Bruce Kuklick | posted 7/01/2006



The textbook in American history is an institution in itself. Such texts are used in Advanced Placement (AP) courses in 11th grade in high schools across the country, and they show up again in the two-semester surveys of American history that millions of college students take in their freshman year, often required by state legislatures or college trustees. The texts can turn authors into millionaires and make a lot of money for successful publishers. They are also in some ways works of art, accurately summarizing the scholarship of hundreds of historians who have labored in the primary sources and diligently produced monographs unreadable except to the erudite or masochistic.

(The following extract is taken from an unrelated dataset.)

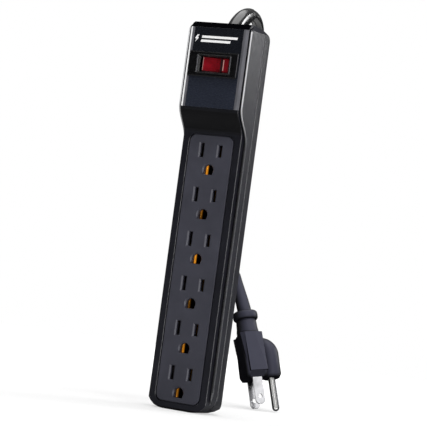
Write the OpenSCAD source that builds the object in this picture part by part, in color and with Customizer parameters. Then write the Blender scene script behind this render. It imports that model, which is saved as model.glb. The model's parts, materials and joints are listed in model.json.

The texts bring together inquiries in political, diplomatic, economic, labor, intellectual, religious, cultural, ethno-racial, and gender history—and whatever other kind of history industrious American historians have invented.

Unto A Good Land: A History of the American People
by David Edwin Harrell, Jr., Edwin S. Gaustad, John B. Boles, Sally Foreman Griffith, Randall M. Miller, and Randall B. Woods
Eerdmans, 2005
1,216 pp., $75

The textbooks are also behemoths. They are the volumes that are causing health nuts to worry about the burden of backpacks on schoolchildren. Unto a Good Land—a survey of American history recently published by Eerdmans—weighs between 6.5 and 7 pounds on my bathroom scale. It has more than 1,200 pages, and they are double columned. Over 800 words can be crammed into a single page, although there are also pictures, maps, cartoons, engravings, and inset sections entitled "In Their Own Words" that break up the text. There are also appendices that reprint the Declaration of Independence and Articles of Confederation, election results, and a chart of population growth. Instructors can get a manual and a "Test Bank" that has lecture notes, discussion items, and multiple choice and essay questions for exams. Students can go online to a website to get full texts of documents. But Unto a Good Land also provides outlines for each chapter to help students, and at the end of each chapter this text is exemplary in recording a short catalogue of books for additional reading. The lists are elementary enough so that students may actually use them.

Such texts usually don't become the permanent possession of students, for (in high school) they turn in the books at the end of the year, or (in college) sell them at once to used book dealers. One step ahead of the second-hand trade, publishers and authors regularly put out newer editions. What is the point of these textbooks and the course that they help to define? I think that the answer to this question has little to do with the students and an awful lot to do with the profession of history and its professoriate.

When grownups assign a text to teach in high school, they use it to prepare the students for the college placement test—a test that will enable them to get college credit for the basic course in American history. The emphasis is on a whole raft of dates, names, and occurrences. For example, students learn that Jonathan Edwards was a great American Calvinist preacher and theologian. In New England in the 1730s and 1740s he led the revivals of religion in what was later called the Great Awakening. Edwards introduced passional forces into American spirituality and frightened respectable conservatives. In 1741, in Enfield, Connecticut, he delivered a sermon, "Sinners in the Hands of an Angry God," which is a good example of his reasoning and of the emotional style unleashed in the Awakening.